In other words, if someone you love is gay, into kinky sex, likes to play video games, or is Pagan, they might already be influenced by demons (and, by inference, that can lead to terrible tragedies). This isn’t simply my interpretation, it’s an assertion that has been flatly stated by Catholic exorcists.

“Father Euteneuer does not speak as a theorist. Since 2003 he’s had extensive experience ministering to those possessed by demons … Father Euteneuer told mepossession is almost always a result of someone getting involved in some sort of occult practices, such as witchcraft, Wicca, tarot cards, and Ouiji boards. ”Harry Potter and these Twilight vampires glamorize the power of evil,” Father Eutenener explained, “and this has lead to many, many cases of possession among young people.” It may begin with a child or teenager simply “playing around” with the occult, but that seemingly harmless act is “opening a window” to possession.”

Of course, Father Euteneuer is embroiled in sex scandal, so the demons must have gotten to him, so lets turn to another source.

“A lot of folks dabble in the occult, or they will be involved in practices that … classical Christianity at least would consider to be idolatrous.  People can get themselves involved in Wicca, or people will go see some sort of fortune-teller, or people will go to a séance, or they can go and they can learn how to channel spirits. …”

That’s Catholic exorcist Father Gary Thomas, a Catholic exorcist who was featured in the book “The Rite: The Making of a Modern Exorcist” (adapted into a feature film starring Anthony Hopkins). So he’s probably the most famous Catholic exorcist currently making the rounds. Thomas is also believer in Ritual Satanic Abuse, despite the fact that the moral panic that held sway during the 1980s and 90s produced no credible proof of a underground network of Satanic abusers. This is because exorcisms are tied to upheaval and crisis within a religious body, not to any definable war in the spiritual realm.

“Portable manuals detailing ever more elaborate and standardized rituals of exorcism proliferated during the papal schism of the 15th century, when two men claimed to be the rightful pope. The manuals surfaced again during the Protestant Reformation. “In general, exorcisms are associated with these turning-point moments when the church [feels] challenged in some way and tries to centralize power and clarify the delegation of authority from God down through the hierarchy,” [historian Nancy Caciola] says. The challenges now confronting the Catholic Church in the United States are legion: the sex abuse scandal, a secularizing society, and a restive flock that, studies show, loses one out of three adult Catholics, to name just a few.”

The reality is that when these exercises in centralizing power, and casting out heretics, is imported to other cultures the results can be catastrophic. When missionaries inserted Christian triumphalism and a spiritual warfare dynamics into traditional African beliefs about malefic magic, they created deadly consequences the missionaries could not (or would not) understand.

Missionaries have commonly responded [to witchcraft accusations] in two ways, said [Robert] Priest [professor of missions and intercultural studies at Trinity Evangelical Divinity School]. The power of witches to harm others is dismissed as superstition, but this seldom persuades local Christians to abandon the concept; or the reality of witchcraft is endorsed by missionaries not wanting to be “post-Enlightenment rationalists” with a non-biblical skepticism of spiritual warfare.

The result is that traditional witch ideas are fused with Christian theology, which obscures the social consequences: Accused witches are often destitute or outcast, and thus socially defenseless.

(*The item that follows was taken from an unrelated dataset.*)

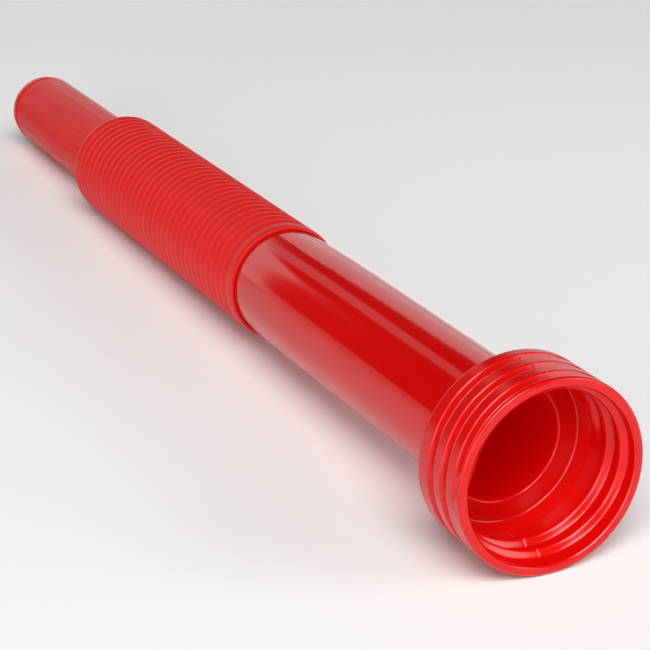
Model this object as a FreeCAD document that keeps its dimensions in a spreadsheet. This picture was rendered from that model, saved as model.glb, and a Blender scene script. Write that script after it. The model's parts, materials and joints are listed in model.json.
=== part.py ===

Instead of seeing old women or children as scapegoats, said Priest, Christian leaders suggest that witchcraft participates in genuine spiritual evil and that the accusations are reasonable. “The church is providing the cognitive underpinnings for the past system in the contemporary world.”

Again and again, we are shown that Christian exorcism and spiritual warfare, when applied to pluralistic or non-Christian cultures, spread a madness that can result in false imprisonments and death. If Catholics want to exorcise other willing Catholics, fine. Likewise, every religious tradition is free to negotiate with the numinous in whatever fashion works best for them, but when you start using these technologies as an external weapon, a dangerous line is crossed. No matter how reassuring it might be to think that a minion of Satan used a mortal form to slaughter those movie-goers, that this is why Holmes snapped suddenly and without warning, it does nothing but muddy the waters and push us further from what may have actually been going on in this man’s mind leading up to that fateful day.

Fr. Dwight Longenecker‘s essay is irresponsible and does more harm than good in an already tragic circumstance. He peddles the beliefs that fuel ex-witch narratives, passing it off as a possible explanation for those asking how this could have happened. The truth has always been that humanity needs no external spiritual help to do gross and inhumane things to one another, for reasons that can seem as opaque as this current case. We should collective reject any attempt to place a demonic possession narrative, especially a Catholic possession narrative, on these killings and instead focus on practical prevention and using our faith(s) to comfort those affected. Anything else is cynical, self-serving, and unneeded.